(Bloomberg) -- Crude closed higher as investors remained laser-focused for any signals from French President Emmanuel Macron on an Iran nuclear deal, overshadowing a bearish U.S. inventory report.
Futures in New York settled 0.5 percent higher on Wednesday after fluctuating during the session. Early on, data from the Energy Information Administration initially took traders by surprise, showing a larger-than-expected build in U.S. crude stockpiles. By the end of the session, investors refocused on Macron’s speech and the lingering issues around an Iran nuclear deal.
“The overarching thing going on here is Iran and the countdown to May 12,” the deadline for a U.S. decision on renewing Iran’s sanctions, said Rob Thummel, managing director at Tortoise, which handles $16 billion in energy assets. "That’s what everyone’s looking for guidance on and trading on.”
Investors are eyeing remarks from Macron, who is pushing the limits of international diplomacy, as his last-ditch appeal to salvage the Iran nuclear deal wrong-footed European allies and was met with intransigence by U.S. President Donald Trump.

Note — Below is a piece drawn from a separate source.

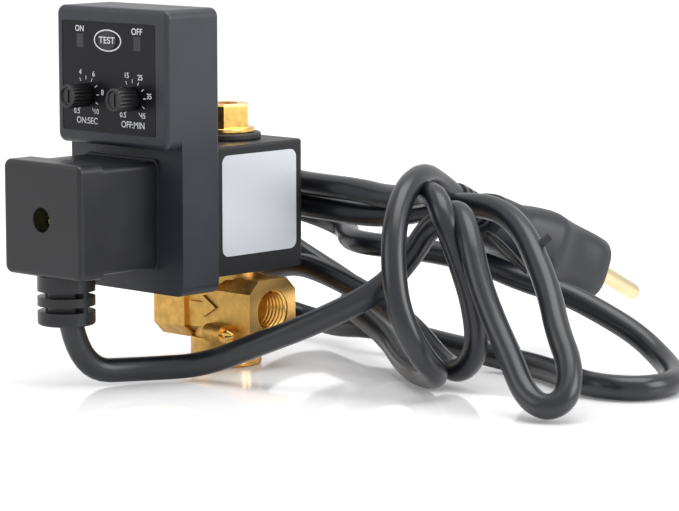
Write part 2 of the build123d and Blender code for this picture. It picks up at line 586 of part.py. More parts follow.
with BuildPart() as plug_pins:
    with BuildSketch(plug_plane.offset(PLUG_LEN - 6.0)):
        with Locations((-PIN_PITCH / 2, 0), (PIN_PITCH / 2, 0)):
            Circle(PIN_D / 2)
    extrude(amount=PIN_LEN + 6.0)
    tips = plug_pins.edges().filter_by(GeomType.CIRCLE).group_by(Axis.Y)[-1]
    fillet(tips, 1.6)
save(plug_pins.part, "plug_pins")

with BuildPart() as plug_earth_clips:
    with BuildSketch(plug_plane.offset(PLUG_LEN - 8.0)):
        with Locations((0, PLUG_H / 2 - 0.8), (0, -PLUG_H / 2 + 0.8)):
            Rectangle(4.2, 1.0)
    extrude(amount=9.4)
save(plug_earth_clips.part, "plug_earth_clips")
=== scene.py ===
# %% [markdown]
# # An automatic drain valve with a plug-in timer
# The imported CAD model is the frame. Each CAD piece keeps its shape and gets a procedural
# material, and the pieces that need finer modelling are rebuilt here as meshes in the same place.
# All lengths below are millimetres, turned to metres by `MM`.

# %% Load the frame
from math import cos, pi, radians, sin
import bmesh
import bpy
from mathutils import Matrix, Vector


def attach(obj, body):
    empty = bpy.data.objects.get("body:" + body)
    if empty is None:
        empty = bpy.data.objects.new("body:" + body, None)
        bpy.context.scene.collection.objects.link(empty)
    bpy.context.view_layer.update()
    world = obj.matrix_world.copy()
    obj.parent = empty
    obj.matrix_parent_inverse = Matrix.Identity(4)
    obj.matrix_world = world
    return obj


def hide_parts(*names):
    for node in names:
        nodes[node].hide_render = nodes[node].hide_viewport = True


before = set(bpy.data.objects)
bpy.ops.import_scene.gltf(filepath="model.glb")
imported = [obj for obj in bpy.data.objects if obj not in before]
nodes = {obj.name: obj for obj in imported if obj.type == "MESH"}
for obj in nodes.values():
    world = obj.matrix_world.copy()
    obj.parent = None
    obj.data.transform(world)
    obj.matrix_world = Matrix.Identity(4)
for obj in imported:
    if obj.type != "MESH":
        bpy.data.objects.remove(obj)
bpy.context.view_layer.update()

MM = 0.001

# %% [markdown]
# ## Camera
# A long lens far from the valve keeps its upright edges nearly parallel, as in a product picture.
# The camera could be aimed with a constraint, but three axis vectors fix its turn exactly:
# `AHEAD` is where it looks, `RIGHT` is the picture's right, and their cross product is up.

# %% Camera
CAMERA_AT = Vector((612.4, -594.4, 147.5))
LENS = 167.4
AHEAD = Vector((-0.68523, 0.71533, -0.13694)).normalized()
RIGHT = Vector((0.72227, 0.69161, -0.00145)).normalized()

scene = bpy.context.scene
cam_data = bpy.data.cameras.new("camera")
cam_data.lens = LENS
cam_data.sensor_width = 36
cam_data.clip_end = 20
camera = bpy.data.objects.new("camera", cam_data)
scene.collection.objects.link(camera)
above = RIGHT.cross(AHEAD)
turn = Matrix((RIGHT, above, -AHEAD)).transposed().to_4x4()
camera.matrix_world = Matrix.Translation(CAMERA_AT * MM) @ turn
scene.camera = camera
print("camera at", [round(v, 3) for v in camera.location])

# %% [markdown]
# ## Material helpers
# Moulded plastic, rubber and metal all differ from a flat colour in the same three ways, so one
# helper makes them all. A slow noise lets the colour wander between two tones and moves the
# roughness with it, and a fine noise gives relief. Both read object coordinates, so the pattern
# keeps its real size and stays on the piece when a joint moves it.

# %% Material helpers
def link(tree, a, b):
    tree.links.new(a, b)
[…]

Earlier in the session, crude fell briefly after the EIA data showed a U.S. crude stockpile build of 2.17 million barrels last week, larger than the 1.1-million-barrel boost reported by the American Petroleum Institute. The increase was “driven by refinery utilization dropping a couple percentage points, and also the fact that imports surprisingly were very strong,” said Joseph Bozoyan, a portfolio manager at Manulife Asset Management LLC in Boston.
West Texas Intermediate crude for June delivery added 35 cents to settle at $68.05 a barrel on the New York Mercantile Exchange. Total volume traded was about 6 percent above the 100-day average.

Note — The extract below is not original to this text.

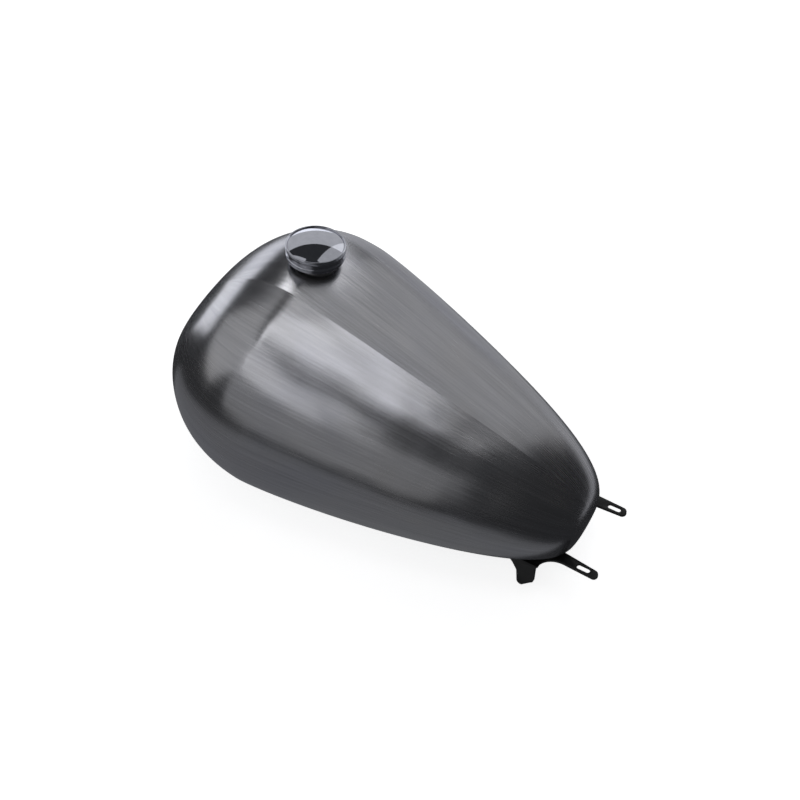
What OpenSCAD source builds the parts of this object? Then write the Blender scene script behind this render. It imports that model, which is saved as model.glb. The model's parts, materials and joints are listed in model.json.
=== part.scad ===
// Teardrop motorcycle fuel tank: two pressed half shells joined along a centre crease, a pan with the
// channel that straddles the frame's backbone, a screw cap on an off-centre neck, and two slotted
// rear brackets. All lengths are in millimetres. +X points to the blunt front, +Y to the rider's
// left, +Z up. The origin is midway between the two threaded front bosses, on their lower face.

/* [Body] */
// Length ahead of the widest station
len_front = 152; // [130:1:180]
// Length behind the widest station
len_rear = 345.5; // [300:0.5:400]
// Half width at the widest station
half_width = 153; // [120:1:180]
// Half width the sides taper to at the tail
tail_half_width = 63; // [45:1:80]
// Height of the ridge above the belt line
ridge_height = 133; // [100:1:160]
// Height the ridge falls to at the tail
tail_height = 69; // [45:1:90]
// Depth of the lobes below the belt line
belly_depth = 80; // [55:1:100]
// Depth the underside rises to at the tail
tail_depth = 9; // [4:1:30]
// Distance of the highest point ahead of the widest station
peak_forward = 26; // [0:1:60]
// Height of the soft crease along the centre
crease_height = 1.6; // [0:0.1:4]
// Sheet thickness
sheet = 1.6; // [1:0.1:3]

/* [Curves] */
// Bluntness of the nose in plan
nose_power = 2.1; // [1.6:0.05:3]
// Root of the nose curve in plan
nose_root = 2.2; // [1.6:0.05:3]
// Squareness of the tail in plan
tail_power = 8.3; // [3:0.1:12]
// Root of the tail curve
tail_root = 3.7; // [2:0.1:5]
// How late the sides draw in towards the tail
taper_power = 1.3; // [1:0.05:2]
// How late the ridge falls towards the tail
fall_power = 1.05; // [1:0.05:2]
// Root of the ridge's curve over the nose
ridge_root = 1.2; // [1:0.05:2.4]
// Fullness of the upper half of a cross section
upper_power = 2.4; // [2:0.05:3]
// Fullness of the lower half of a cross section
lower_power = 2.25; // [2:0.05:3]
// Steepness of the upper half close to the belt line
shoulder = 0.9; // [0.8:0.01:1]
// How late the underside swoops up towards the tail
swoop_power = 1.8; // [1:0.1:3]

/* [Backbone channel] */
// Half width of the channel
channel_half = 29; // [22:0.5:36]
// Height of the channel's roof at the nose, above the belt line
channel_roof = 26; // [10:1:40]
// Fall of the roof towards the tail, degrees
channel_fall = 5.3; // [3:0.1:8]
// Radius of the roof's long corners
channel_corner = 14; // [6:1:24]

/* [Filler] */
// Station of the filler, ahead of the widest station
filler_x = 33.3; // [10:0.1:60]
// Distance of the filler to the right of the centre
filler_y = 53; // [30:0.5:80]
// Forward lean of the filler, degrees
filler_pitch = 10; // [0:0.5:20]
// Outward lean of the filler, degrees
filler_roll = 15; // [0:0.5:25]
// Bore radius of the filler neck
neck_bore_r = 21.5; // [18:0.5:26]
// Outer radius of the cap's rim
cap_r = 31.5; // [28:0.5:36]
// Height of the cap's rim above the sheet
rim_height = 16.85; // [14:0.05:22]
// Rise of the cap's dome above its edge
dome_rise = 6.2; // [3:0.1:10]

/* [Rear brackets] */
// Upward slope of the bracket plates towards the tail, degrees
bracket_slope = 15.7; // [8:0.1:22]
// Thickness of the bracket plates
bracket_thick = 4; // [2.5:0.1:5]
// Distance of each arm from the centre
arm_y = 38.8; // [32:0.1:46]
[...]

Brent crude for June delivery rose 14 cents to end the session at $74 a barrel on the London-based ICE Futures Europe exchange. The global benchmark crude traded at a $5.95 premium to June WTI.
“Crude oil exports jumped a lot. That’s pretty substantial,” Thummel said. “With where the spread is between WTI and Brent, it encourages more exports.”
The EIA report showed U.S. crude supplies rose to 429.7 million barrels last week, as refinery utilization ticked lower. At the same time, crude exports jumped for a second week to the highest level on record.
Gasoline supplies rose 840,000 barrels, the biggest build since late February. Oil stored at Cushing, Oklahoma, rose by 459,000 barrels last week, and crude production hit a fresh record-high.
Other oil-market news:
- Gasoline futures declined 0.3 percent to settle at $2.0897 a gallon on Wednesday.
- Chevron Corp. says its continuing its operations in Venezuela following reports that senior personnel had been evacuated after two employees were arrested by authorities last week.
- Mexico’s state oil company plans to hedge part of its production on a regular basis after it was stung by the collapse in crude prices.